Data block -
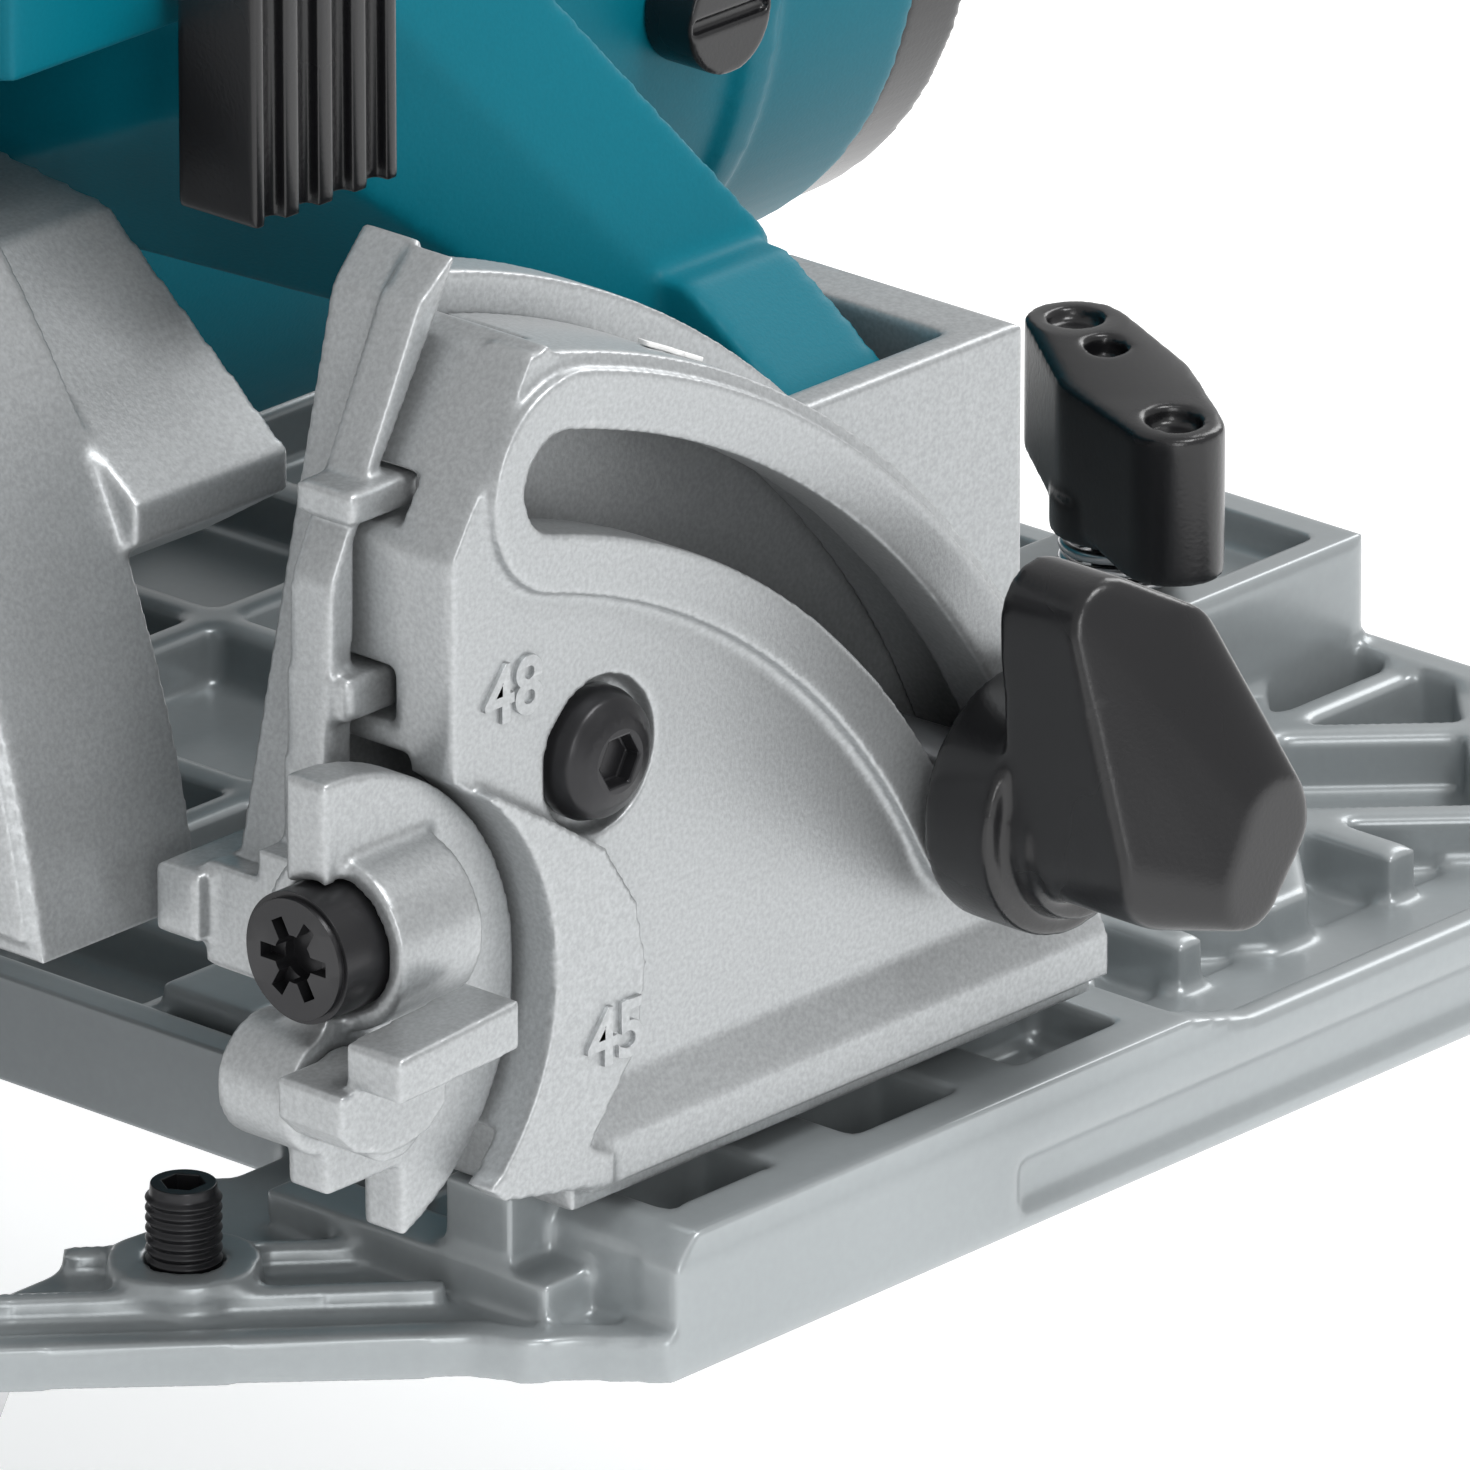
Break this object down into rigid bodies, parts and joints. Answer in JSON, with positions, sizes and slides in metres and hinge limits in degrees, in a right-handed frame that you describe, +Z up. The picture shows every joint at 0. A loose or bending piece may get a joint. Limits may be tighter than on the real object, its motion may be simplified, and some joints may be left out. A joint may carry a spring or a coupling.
{
  "type": "circular saw",
  "caption": "Right-blade circular saw with bevel quadrant, depth hinge, sprung lower guard, geared motor and cast base.",
  "frame": {"origin": "on the bevel axis in the sole plane, at the front face of the bevel quadrant", "axes": "+Z up from the sole, -Y the cutting direction, +X towards the motor"},
  "size_m": [0.258, 0.3757, 0.2807],
  "materials": {
    "cast_silver": "fine sand-cast silver paint",
    "cast_grey": "smooth die-cast grey",
    "teal": "satin moulded teal nylon",
    "black_plastic": "satin moulded black",
    "black_steel": "black oxide",
    "steel": "machined, zinc plated",
    "plate_steel": "rolled sheet",
    "copper": "turned",
    "carbon": "dull black"
  },
  "bodies": {
    "base": {"base_plate": "cast_grey", "quadrant": "cast_silver", "quadrant_bolt": "black_steel", "set_screw": "black_steel", "fence_spring": "steel", "rear_quadrant": "cast_silver"},
    "fence_screw": {"fence_wing_screw": "black_plastic"},
    "tilt_frame": {"angular_guide": "cast_silver", "limit_screw": "black_steel", "clamp_bolt": "steel", "hinge_pin": "steel", "depth_guide": "plate_steel", "rear_bolt": "steel"},
    "knob": {"bevel_knob": "black_plastic"},
    "stop_lever": {"positive_stop": "cast_silver"},
    "saw": {"blade_case": "cast_silver", "gear_housing": "cast_silver", "motor_housing": "teal", "end_cover": "black_plastic", "handle_left": "teal", "handle_right": "black_plastic", "front_grip": "black_plastic", "stator": "plate_steel", "brush_holders": "copper", "brushes": "carbon", "brush_caps": "black_plastic", "bearings": "steel", "idler_shaft": "steel", "switch_box": "black_plastic", "cord_inlet": "black_plastic", "case_screws": "steel", "depth_bolt": "steel"},
    "depth_clamp": {"depth_lever": "black_plastic"},
    "blade": {"saw_blade": "plate_steel", "spindle": "steel", "drive_gear": "steel", "inner_flange": "steel", "outer_flange": "steel", "blade_bolt": "steel"},
    "idler": {"idler_gear": "steel"},
    "armature": {"armature_shaft": "steel", "armature_core": "plate_steel", "commutator": "copper", "fan": "carbon"},
    "guard": {"lower_guard": "plate_steel", "guard_lever": "black_plastic"},
    "trigger": {"trigger": "black_plastic"},
    "lock_button": {"lock_button": "black_plastic"},
    "shaft_lock": {"shaft_lock": "black_plastic"}
  },
  "joints": [
    {"name": "fence_screw_turn", "type": "hinge", "parent": "base", "child": "fence_screw", "pos_m": [0.1835, 0.063, 0.02], "axis": [0, 0, 1], "range_deg": [0, 180]},
    {"name": "bevel_tilt", "type": "hinge", "parent": "base", "child": "tilt_frame", "pos_m": [0, 0.15, 0], "axis": [0, -1, 0], "range_deg": [0, 48]},
    {"name": "knob_turn", "type": "hinge", "parent": "tilt_frame", "child": "knob", "pos_m": [0.0887, -0.01, 0.04617], "axis": [0, 1, 0], "range_deg": [0, 90]},
    {"name": "stop_turn", "type": "hinge", "parent": "tilt_frame", "child": "stop_lever", "pos_m": [-0.006, 0, 0.04], "axis": [0, 1, 0], "range_deg": [0, 15]},
    {"name": "depth_adjust", "type": "hinge", "parent": "tilt_frame", "child": "saw", "pos_m": [0.096, 0.034, 0.072], "axis": [1, 0, 0], "range_deg": [0, 22]},
    {"name": "depth_lever_turn", "type": "hinge", "parent": "saw", "child": "depth_clamp", "pos_m": [0.02, 0.2697, 0.04723], "axis": [1, 0, 0], "range_deg": [0, 25]},
    {"name": "blade_spin", "type": "hinge", "parent": "saw", "child": "blade", "pos_m": [0, 0.161, 0.032], "axis": [1, 0, 0], "continuous": true},
    {"name": "idler_spin", "type": "hinge", "parent": "saw", "child": "idler", "pos_m": [0.016, 0.1517, 0.06678], "axis": [1, 0, 0], "continuous": true},
    {"name": "armature_spin", "type": "hinge", "parent": "saw", "child": "armature", "pos_m": [0.1, 0.165, 0.08], "axis": [1, 0, 0], "continuous": true},
    {"name": "guard_swing", "type": "hinge", "parent": "saw", "child": "guard", "pos_m": [0, 0.161, 0.032], "axis": [1, 0, 0], "range_deg": [0, 98], "stiffness_Nm_per_rad": 1.2, "springref_deg": -68.75},
    {"name": "trigger_pull", "type": "slide", "parent": "saw", "child": "trigger", "axis": [0, 0, 1], "range_m": [0, 0.003], "stiffness_N_per_m": 1200, "springref_m": -0.002},
    {"name": "lock_button_push", "type": "slide", "parent": "saw", "child": "lock_button", "axis": [0, 0, -1], "range_m": [0, 0.004], "stiffness_N_per_m": 600, "springref_m": -0.002},
    {"name": "shaft_lock_push", "type": "slide", "parent": "saw", "child": "shaft_lock", "axis": [0, 1, 0], "range_m": [0, 0.004], "stiffness_N_per_m": 600, "springref_m": -0.002}
  ],
  "couplings": [
    {"joint": "idler_spin", "follows": "blade_spin", "ratio": -2},
    {"joint": "armature_spin", "follows": "blade_spin", "ratio": 3.5556}
  ]
}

What is asked - Print the material above once more, exactly.

Written answer -
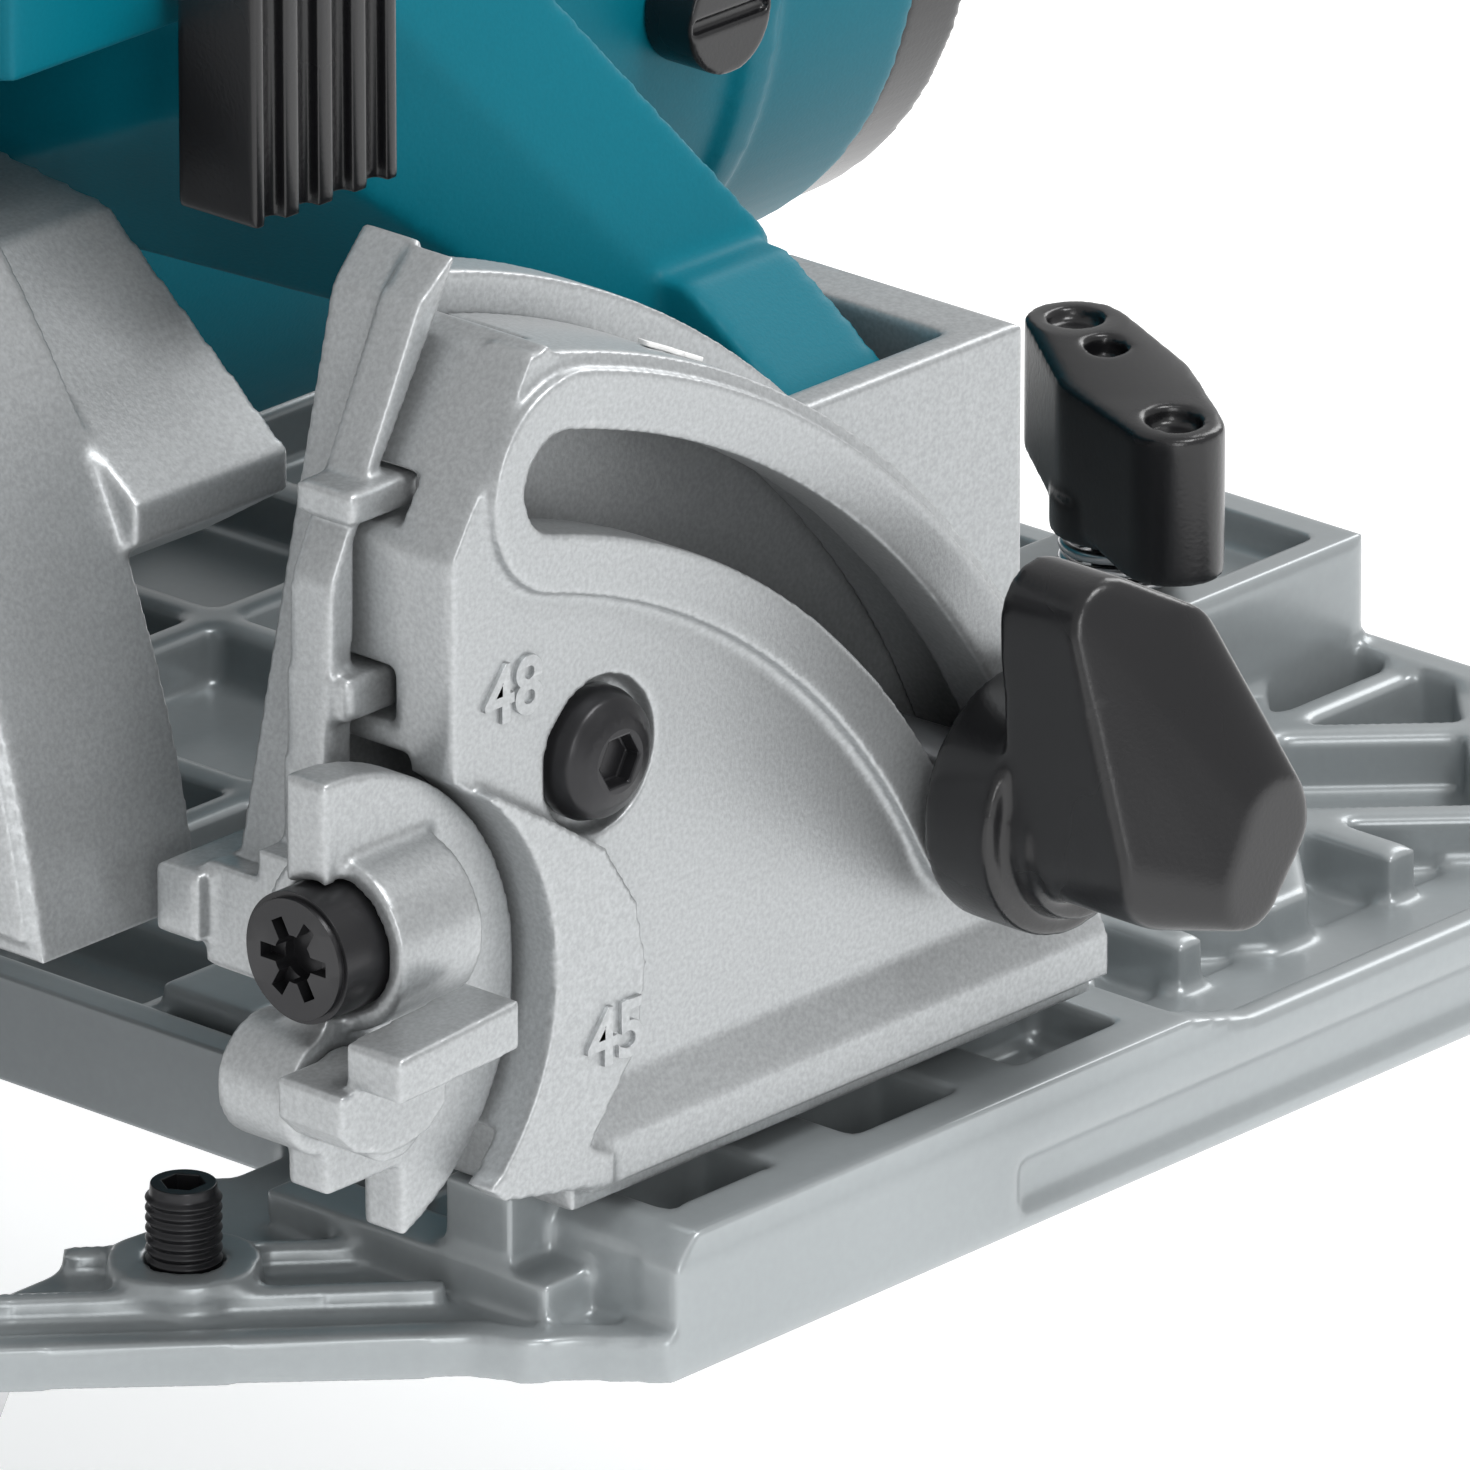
Break this object down into rigid bodies, parts and joints. Answer in JSON, with positions, sizes and slides in metres and hinge limits in degrees, in a right-handed frame that you describe, +Z up. The picture shows every joint at 0. A loose or bending piece may get a joint. Limits may be tighter than on the real object, its motion may be simplified, and some joints may be left out. A joint may carry a spring or a coupling.
{
  "type": "circular saw",
  "caption": "Right-blade circular saw with bevel quadrant, depth hinge, sprung lower guard, geared motor and cast base.",
  "frame": {"origin": "on the bevel axis in the sole plane, at the front face of the bevel quadrant", "axes": "+Z up from the sole, -Y the cutting direction, +X towards the motor"},
  "size_m": [0.258, 0.3757, 0.2807],
  "materials": {
    "cast_silver": "fine sand-cast silver paint",
    "cast_grey": "smooth die-cast grey",
    "teal": "satin moulded teal nylon",
    "black_plastic": "satin moulded black",
    "black_steel": "black oxide",
    "steel": "machined, zinc plated",
    "plate_steel": "rolled sheet",
    "copper": "turned",
    "carbon": "dull black"
  },
  "bodies": {
    "base": {"base_plate": "cast_grey", "quadrant": "cast_silver", "quadrant_bolt": "black_steel", "set_screw": "black_steel", "fence_spring": "steel", "rear_quadrant": "cast_silver"},
    "fence_screw": {"fence_wing_screw": "black_plastic"},
    "tilt_frame": {"angular_guide": "cast_silver", "limit_screw": "black_steel", "clamp_bolt": "steel", "hinge_pin": "steel", "depth_guide": "plate_steel", "rear_bolt": "steel"},
    "knob": {"bevel_knob": "black_plastic"},
    "stop_lever": {"positive_stop": "cast_silver"},
    "saw": {"blade_case": "cast_silver", "gear_housing": "cast_silver", "motor_housing": "teal", "end_cover": "black_plastic", "handle_left": "teal", "handle_right": "black_plastic", "front_grip": "black_plastic", "stator": "plate_steel", "brush_holders": "copper", "brushes": "carbon", "brush_caps": "black_plastic", "bearings": "steel", "idler_shaft": "steel", "switch_box": "black_plastic", "cord_inlet": "black_plastic", "case_screws": "steel", "depth_bolt": "steel"},
    "depth_clamp": {"depth_lever": "black_plastic"},
    "blade": {"saw_blade": "plate_steel", "spindle": "steel", "drive_gear": "steel", "inner_flange": "steel", "outer_flange": "steel", "blade_bolt": "steel"},
    "idler": {"idler_gear": "steel"},
    "armature": {"armature_shaft": "steel", "armature_core": "plate_steel", "commutator": "copper", "fan": "carbon"},
    "guard": {"lower_guard": "plate_steel", "guard_lever": "black_plastic"},
    "trigger": {"trigger": "black_plastic"},
    "lock_button": {"lock_button": "black_plastic"},
    "shaft_lock": {"shaft_lock": "black_plastic"}
  },
  "joints": [
    {"name": "fence_screw_turn", "type": "hinge", "parent": "base", "child": "fence_screw", "pos_m": [0.1835, 0.063, 0.02], "axis": [0, 0, 1], "range_deg": [0, 180]},
    {"name": "bevel_tilt", "type": "hinge", "parent": "base", "child": "tilt_frame", "pos_m": [0, 0.15, 0], "axis": [0, -1, 0], "range_deg": [0, 48]},
    {"name": "knob_turn", "type": "hinge", "parent": "tilt_frame", "child": "knob", "pos_m": [0.0887, -0.01, 0.04617], "axis": [0, 1, 0], "range_deg": [0, 90]},
    {"name": "stop_turn", "type": "hinge", "parent": "tilt_frame", "child": "stop_lever", "pos_m": [-0.006, 0, 0.04], "axis": [0, 1, 0], "range_deg": [0, 15]},
    {"name": "depth_adjust", "type": "hinge", "parent": "tilt_frame", "child": "saw", "pos_m": [0.096, 0.034, 0.072], "axis": [1, 0, 0], "range_deg": [0, 22]},
    {"name": "depth_lever_turn", "type": "hinge", "parent": "saw", "child": "depth_clamp", "pos_m": [0.02, 0.2697, 0.04723], "axis": [1, 0, 0], "range_deg": [0, 25]},
    {"name": "blade_spin", "type": "hinge", "parent": "saw", "child": "blade", "pos_m": [0, 0.161, 0.032], "axis": [1, 0, 0], "continuous": true},
    {"name": "idler_spin", "type": "hinge", "parent": "saw", "child": "idler", "pos_m": [0.016, 0.1517, 0.06678], "axis": [1, 0, 0], "continuous": true},
    {"name": "armature_spin", "type": "hinge", "parent": "saw", "child": "armature", "pos_m": [0.1, 0.165, 0.08], "axis": [1, 0, 0], "continuous": true},
    {"name": "guard_swing", "type": "hinge", "parent": "saw", "child": "guard", "pos_m": [0, 0.161, 0.032], "axis": [1, 0, 0], "range_deg": [0, 98], "stiffness_Nm_per_rad": 1.2, "springref_deg": -68.75},
    {"name": "trigger_pull", "type": "slide", "parent": "saw", "child": "trigger", "axis": [0, 0, 1], "range_m": [0, 0.003], "stiffness_N_per_m": 1200, "springref_m": -0.002},
    {"name": "lock_button_push", "type": "slide", "parent": "saw", "child": "lock_button", "axis": [0, 0, -1], "range_m": [0, 0.004], "stiffness_N_per_m": 600, "springref_m": -0.002},
    {"name": "shaft_lock_push", "type": "slide", "parent": "saw", "child": "shaft_lock", "axis": [0, 1, 0], "range_m": [0, 0.004], "stiffness_N_per_m": 600, "springref_m": -0.002}
  ],
  "couplings": [
    {"joint": "idler_spin", "follows": "blade_spin", "ratio": -2},
    {"joint": "armature_spin", "follows": "blade_spin", "ratio": 3.5556}
  ]
}